Using the data below, repeat all of it precisely.

Begin Given entries

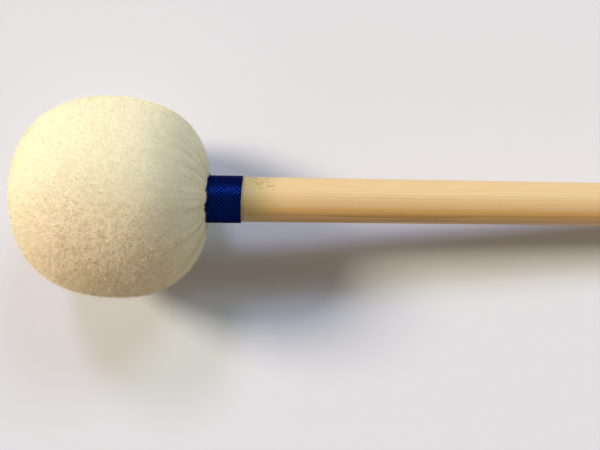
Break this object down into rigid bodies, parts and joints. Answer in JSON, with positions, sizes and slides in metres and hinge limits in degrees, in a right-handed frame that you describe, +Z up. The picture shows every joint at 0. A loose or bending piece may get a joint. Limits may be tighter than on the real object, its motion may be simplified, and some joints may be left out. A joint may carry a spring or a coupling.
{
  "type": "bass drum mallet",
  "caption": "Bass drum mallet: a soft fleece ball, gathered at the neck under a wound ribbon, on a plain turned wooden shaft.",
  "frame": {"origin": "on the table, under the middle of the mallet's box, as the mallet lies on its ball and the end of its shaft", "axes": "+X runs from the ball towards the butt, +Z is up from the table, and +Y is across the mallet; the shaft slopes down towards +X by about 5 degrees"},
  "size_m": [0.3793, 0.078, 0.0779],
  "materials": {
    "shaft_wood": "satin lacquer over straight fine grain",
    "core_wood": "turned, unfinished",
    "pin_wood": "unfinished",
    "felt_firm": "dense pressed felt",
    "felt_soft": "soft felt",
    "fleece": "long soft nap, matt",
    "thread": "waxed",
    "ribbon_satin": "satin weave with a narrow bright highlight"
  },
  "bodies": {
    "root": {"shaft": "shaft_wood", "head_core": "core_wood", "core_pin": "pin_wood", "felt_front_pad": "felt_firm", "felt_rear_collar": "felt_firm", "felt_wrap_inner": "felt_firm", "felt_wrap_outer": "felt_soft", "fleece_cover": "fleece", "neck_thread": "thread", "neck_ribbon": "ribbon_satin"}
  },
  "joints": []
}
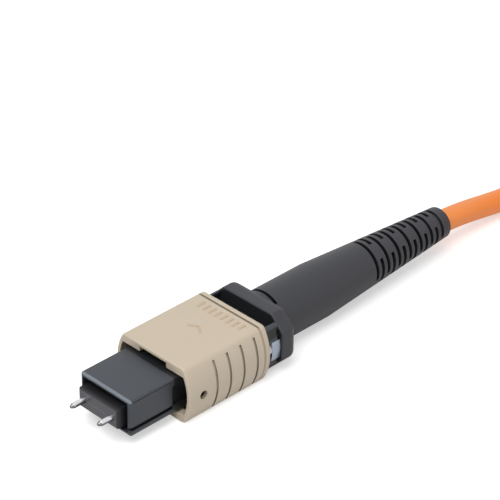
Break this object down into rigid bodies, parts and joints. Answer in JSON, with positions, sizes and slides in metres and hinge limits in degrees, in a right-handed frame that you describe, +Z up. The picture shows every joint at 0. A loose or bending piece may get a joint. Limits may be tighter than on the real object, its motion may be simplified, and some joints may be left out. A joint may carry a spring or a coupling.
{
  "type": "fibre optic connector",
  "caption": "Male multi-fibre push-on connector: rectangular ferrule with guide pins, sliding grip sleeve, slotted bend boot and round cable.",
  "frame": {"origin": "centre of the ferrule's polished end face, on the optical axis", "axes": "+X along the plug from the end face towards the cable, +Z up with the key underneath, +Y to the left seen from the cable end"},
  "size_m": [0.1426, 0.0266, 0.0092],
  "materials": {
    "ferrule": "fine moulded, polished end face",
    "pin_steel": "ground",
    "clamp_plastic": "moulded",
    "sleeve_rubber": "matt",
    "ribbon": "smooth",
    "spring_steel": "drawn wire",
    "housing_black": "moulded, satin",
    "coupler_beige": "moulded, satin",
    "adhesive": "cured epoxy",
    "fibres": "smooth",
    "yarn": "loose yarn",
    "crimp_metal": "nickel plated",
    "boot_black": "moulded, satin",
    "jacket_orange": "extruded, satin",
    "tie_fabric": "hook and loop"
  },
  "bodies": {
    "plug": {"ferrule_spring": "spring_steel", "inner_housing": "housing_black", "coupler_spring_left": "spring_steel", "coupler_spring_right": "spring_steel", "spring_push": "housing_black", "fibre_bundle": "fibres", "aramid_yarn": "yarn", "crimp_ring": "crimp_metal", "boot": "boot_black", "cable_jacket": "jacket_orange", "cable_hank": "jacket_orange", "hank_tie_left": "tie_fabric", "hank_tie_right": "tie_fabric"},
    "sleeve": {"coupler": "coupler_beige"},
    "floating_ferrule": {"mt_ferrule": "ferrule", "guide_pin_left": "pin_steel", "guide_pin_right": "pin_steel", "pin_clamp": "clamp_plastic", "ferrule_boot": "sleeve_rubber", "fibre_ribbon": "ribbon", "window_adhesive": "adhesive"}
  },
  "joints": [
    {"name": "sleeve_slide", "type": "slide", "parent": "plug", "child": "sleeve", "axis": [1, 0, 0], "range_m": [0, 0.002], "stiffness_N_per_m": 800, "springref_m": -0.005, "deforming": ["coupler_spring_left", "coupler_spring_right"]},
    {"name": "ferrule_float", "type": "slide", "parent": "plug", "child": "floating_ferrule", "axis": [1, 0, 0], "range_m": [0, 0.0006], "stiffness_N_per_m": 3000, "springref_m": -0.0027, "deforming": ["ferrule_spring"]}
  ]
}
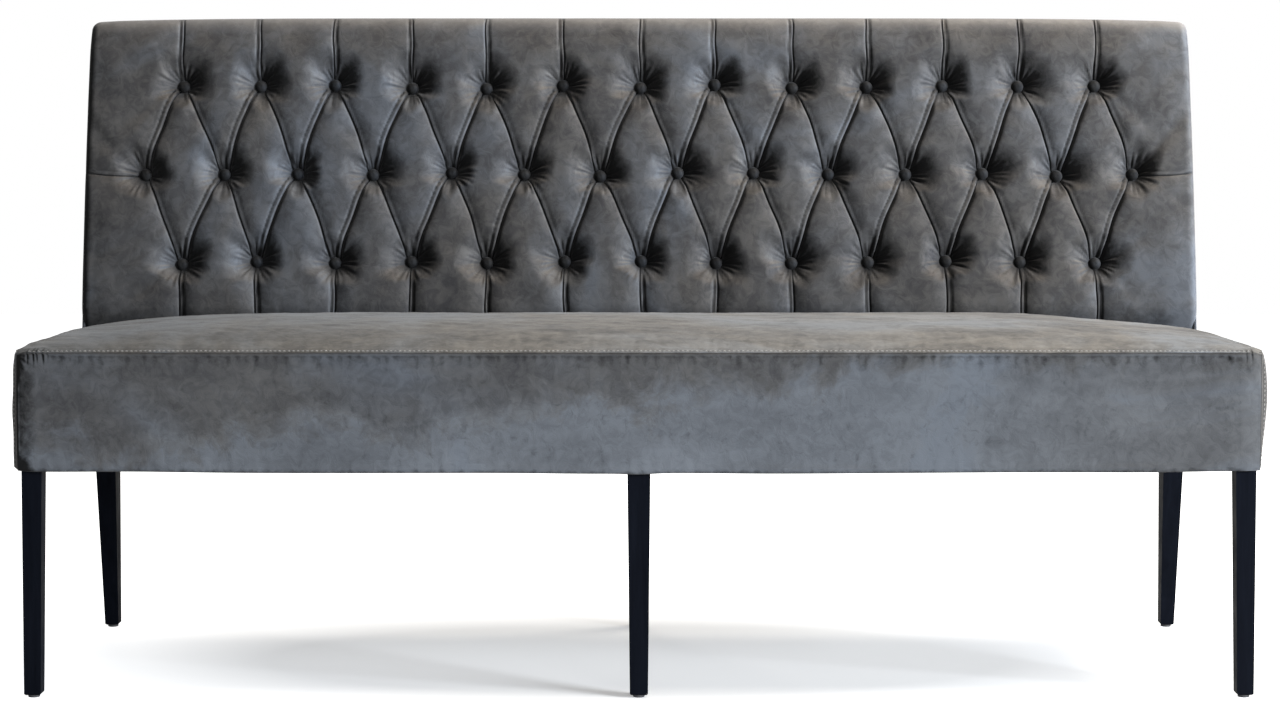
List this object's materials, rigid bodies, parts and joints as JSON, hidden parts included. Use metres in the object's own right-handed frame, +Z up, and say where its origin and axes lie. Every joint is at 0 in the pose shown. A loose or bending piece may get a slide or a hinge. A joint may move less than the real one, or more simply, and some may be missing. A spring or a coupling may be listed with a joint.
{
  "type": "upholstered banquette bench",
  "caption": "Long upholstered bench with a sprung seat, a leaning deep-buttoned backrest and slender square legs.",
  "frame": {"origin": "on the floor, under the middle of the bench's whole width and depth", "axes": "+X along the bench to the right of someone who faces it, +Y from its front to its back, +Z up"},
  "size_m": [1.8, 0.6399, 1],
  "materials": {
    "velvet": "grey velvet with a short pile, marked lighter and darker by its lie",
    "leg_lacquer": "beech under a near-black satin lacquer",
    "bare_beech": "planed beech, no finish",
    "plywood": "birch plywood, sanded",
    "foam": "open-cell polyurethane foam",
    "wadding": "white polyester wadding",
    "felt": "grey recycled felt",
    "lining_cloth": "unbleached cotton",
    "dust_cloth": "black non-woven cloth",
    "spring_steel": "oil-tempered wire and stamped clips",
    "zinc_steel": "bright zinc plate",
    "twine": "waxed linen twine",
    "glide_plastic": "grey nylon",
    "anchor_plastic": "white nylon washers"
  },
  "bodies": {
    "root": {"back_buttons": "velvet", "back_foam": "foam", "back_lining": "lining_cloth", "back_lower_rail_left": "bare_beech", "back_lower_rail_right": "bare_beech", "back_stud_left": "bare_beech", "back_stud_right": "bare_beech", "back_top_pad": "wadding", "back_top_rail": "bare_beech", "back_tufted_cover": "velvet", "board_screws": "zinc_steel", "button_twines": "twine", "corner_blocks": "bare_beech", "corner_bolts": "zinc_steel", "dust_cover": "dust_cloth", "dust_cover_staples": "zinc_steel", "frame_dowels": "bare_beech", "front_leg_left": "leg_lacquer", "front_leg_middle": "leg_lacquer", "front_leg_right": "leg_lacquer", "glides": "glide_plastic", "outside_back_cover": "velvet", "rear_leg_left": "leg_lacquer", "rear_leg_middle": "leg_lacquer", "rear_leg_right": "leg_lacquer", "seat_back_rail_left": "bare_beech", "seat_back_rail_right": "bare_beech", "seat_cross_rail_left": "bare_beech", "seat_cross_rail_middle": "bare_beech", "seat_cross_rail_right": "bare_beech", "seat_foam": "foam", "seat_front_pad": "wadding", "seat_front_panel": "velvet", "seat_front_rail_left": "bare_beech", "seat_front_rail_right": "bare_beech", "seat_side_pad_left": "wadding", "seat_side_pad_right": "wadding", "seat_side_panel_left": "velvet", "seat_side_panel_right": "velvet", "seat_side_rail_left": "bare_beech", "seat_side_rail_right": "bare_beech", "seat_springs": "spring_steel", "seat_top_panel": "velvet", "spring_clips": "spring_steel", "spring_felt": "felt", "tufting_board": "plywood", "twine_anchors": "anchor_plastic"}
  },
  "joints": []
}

End Given entries

#### Answer:
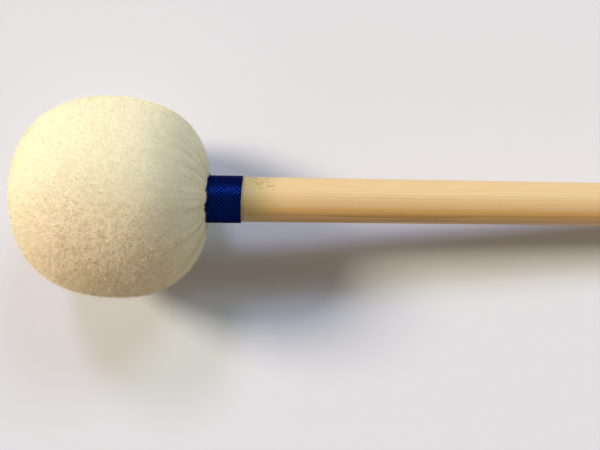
Break this object down into rigid bodies, parts and joints. Answer in JSON, with positions, sizes and slides in metres and hinge limits in degrees, in a right-handed frame that you describe, +Z up. The picture shows every joint at 0. A loose or bending piece may get a joint. Limits may be tighter than on the real object, its motion may be simplified, and some joints may be left out. A joint may carry a spring or a coupling.
{
  "type": "bass drum mallet",
  "caption": "Bass drum mallet: a soft fleece ball, gathered at the neck under a wound ribbon, on a plain turned wooden shaft.",
  "frame": {"origin": "on the table, under the middle of the mallet's box, as the mallet lies on its ball and the end of its shaft", "axes": "+X runs from the ball towards the butt, +Z is up from the table, and +Y is across the mallet; the shaft slopes down towards +X by about 5 degrees"},
  "size_m": [0.3793, 0.078, 0.0779],
  "materials": {
    "shaft_wood": "satin lacquer over straight fine grain",
    "core_wood": "turned, unfinished",
    "pin_wood": "unfinished",
    "felt_firm": "dense pressed felt",
    "felt_soft": "soft felt",
    "fleece": "long soft nap, matt",
    "thread": "waxed",
    "ribbon_satin": "satin weave with a narrow bright highlight"
  },
  "bodies": {
    "root": {"shaft": "shaft_wood", "head_core": "core_wood", "core_pin": "pin_wood", "felt_front_pad": "felt_firm", "felt_rear_collar": "felt_firm", "felt_wrap_inner": "felt_firm", "felt_wrap_outer": "felt_soft", "fleece_cover": "fleece", "neck_thread": "thread", "neck_ribbon": "ribbon_satin"}
  },
  "joints": []
}
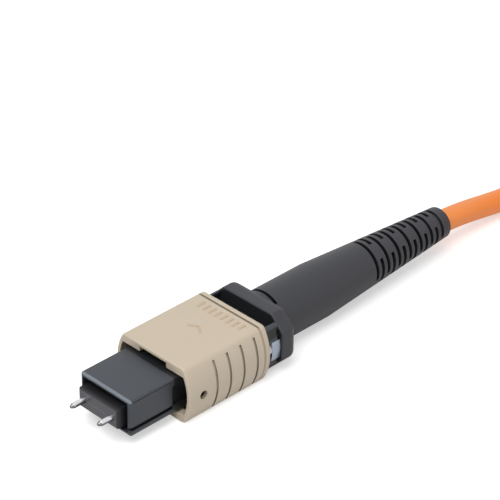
Break this object down into rigid bodies, parts and joints. Answer in JSON, with positions, sizes and slides in metres and hinge limits in degrees, in a right-handed frame that you describe, +Z up. The picture shows every joint at 0. A loose or bending piece may get a joint. Limits may be tighter than on the real object, its motion may be simplified, and some joints may be left out. A joint may carry a spring or a coupling.
{
  "type": "fibre optic connector",
  "caption": "Male multi-fibre push-on connector: rectangular ferrule with guide pins, sliding grip sleeve, slotted bend boot and round cable.",
  "frame": {"origin": "centre of the ferrule's polished end face, on the optical axis", "axes": "+X along the plug from the end face towards the cable, +Z up with the key underneath, +Y to the left seen from the cable end"},
  "size_m": [0.1426, 0.0266, 0.0092],
  "materials": {
    "ferrule": "fine moulded, polished end face",
    "pin_steel": "ground",
    "clamp_plastic": "moulded",
    "sleeve_rubber": "matt",
    "ribbon": "smooth",
    "spring_steel": "drawn wire",
    "housing_black": "moulded, satin",
    "coupler_beige": "moulded, satin",
    "adhesive": "cured epoxy",
    "fibres": "smooth",
    "yarn": "loose yarn",
    "crimp_metal": "nickel plated",
    "boot_black": "moulded, satin",
    "jacket_orange": "extruded, satin",
    "tie_fabric": "hook and loop"
  },
  "bodies": {
    "plug": {"ferrule_spring": "spring_steel", "inner_housing": "housing_black", "coupler_spring_left": "spring_steel", "coupler_spring_right": "spring_steel", "spring_push": "housing_black", "fibre_bundle": "fibres", "aramid_yarn": "yarn", "crimp_ring": "crimp_metal", "boot": "boot_black", "cable_jacket": "jacket_orange", "cable_hank": "jacket_orange", "hank_tie_left": "tie_fabric", "hank_tie_right": "tie_fabric"},
    "sleeve": {"coupler": "coupler_beige"},
    "floating_ferrule": {"mt_ferrule": "ferrule", "guide_pin_left": "pin_steel", "guide_pin_right": "pin_steel", "pin_clamp": "clamp_plastic", "ferrule_boot": "sleeve_rubber", "fibre_ribbon": "ribbon", "window_adhesive": "adhesive"}
  },
  "joints": [
    {"name": "sleeve_slide", "type": "slide", "parent": "plug", "child": "sleeve", "axis": [1, 0, 0], "range_m": [0, 0.002], "stiffness_N_per_m": 800, "springref_m": -0.005, "deforming": ["coupler_spring_left", "coupler_spring_right"]},
    {"name": "ferrule_float", "type": "slide", "parent": "plug", "child": "floating_ferrule", "axis": [1, 0, 0], "range_m": [0, 0.0006], "stiffness_N_per_m": 3000, "springref_m": -0.0027, "deforming": ["ferrule_spring"]}
  ]
}
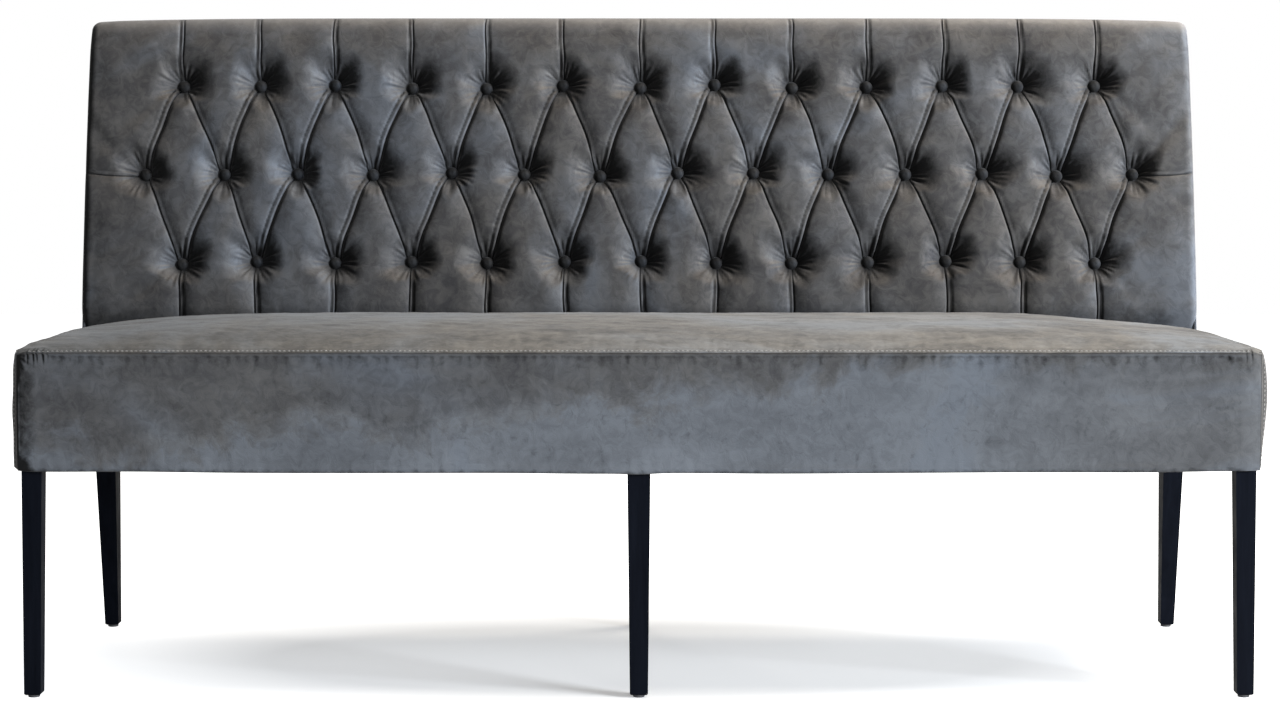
List this object's materials, rigid bodies, parts and joints as JSON, hidden parts included. Use metres in the object's own right-handed frame, +Z up, and say where its origin and axes lie. Every joint is at 0 in the pose shown. A loose or bending piece may get a slide or a hinge. A joint may move less than the real one, or more simply, and some may be missing. A spring or a coupling may be listed with a joint.
{
  "type": "upholstered banquette bench",
  "caption": "Long upholstered bench with a sprung seat, a leaning deep-buttoned backrest and slender square legs.",
  "frame": {"origin": "on the floor, under the middle of the bench's whole width and depth", "axes": "+X along the bench to the right of someone who faces it, +Y from its front to its back, +Z up"},
  "size_m": [1.8, 0.6399, 1],
  "materials": {
    "velvet": "grey velvet with a short pile, marked lighter and darker by its lie",
    "leg_lacquer": "beech under a near-black satin lacquer",
    "bare_beech": "planed beech, no finish",
    "plywood": "birch plywood, sanded",
    "foam": "open-cell polyurethane foam",
    "wadding": "white polyester wadding",
    "felt": "grey recycled felt",
    "lining_cloth": "unbleached cotton",
    "dust_cloth": "black non-woven cloth",
    "spring_steel": "oil-tempered wire and stamped clips",
    "zinc_steel": "bright zinc plate",
    "twine": "waxed linen twine",
    "glide_plastic": "grey nylon",
    "anchor_plastic": "white nylon washers"
  },
  "bodies": {
    "root": {"back_buttons": "velvet", "back_foam": "foam", "back_lining": "lining_cloth", "back_lower_rail_left": "bare_beech", "back_lower_rail_right": "bare_beech", "back_stud_left": "bare_beech", "back_stud_right": "bare_beech", "back_top_pad": "wadding", "back_top_rail": "bare_beech", "back_tufted_cover": "velvet", "board_screws": "zinc_steel", "button_twines": "twine", "corner_blocks": "bare_beech", "corner_bolts": "zinc_steel", "dust_cover": "dust_cloth", "dust_cover_staples": "zinc_steel", "frame_dowels": "bare_beech", "front_leg_left": "leg_lacquer", "front_leg_middle": "leg_lacquer", "front_leg_right": "leg_lacquer", "glides": "glide_plastic", "outside_back_cover": "velvet", "rear_leg_left": "leg_lacquer", "rear_leg_middle": "leg_lacquer", "rear_leg_right": "leg_lacquer", "seat_back_rail_left": "bare_beech", "seat_back_rail_right": "bare_beech", "seat_cross_rail_left": "bare_beech", "seat_cross_rail_middle": "bare_beech", "seat_cross_rail_right": "bare_beech", "seat_foam": "foam", "seat_front_pad": "wadding", "seat_front_panel": "velvet", "seat_front_rail_left": "bare_beech", "seat_front_rail_right": "bare_beech", "seat_side_pad_left": "wadding", "seat_side_pad_right": "wadding", "seat_side_panel_left": "velvet", "seat_side_panel_right": "velvet", "seat_side_rail_left": "bare_beech", "seat_side_rail_right": "bare_beech", "seat_springs": "spring_steel", "seat_top_panel": "velvet", "spring_clips": "spring_steel", "spring_felt": "felt", "tufting_board": "plywood", "twine_anchors": "anchor_plastic"}
  },
  "joints": []
}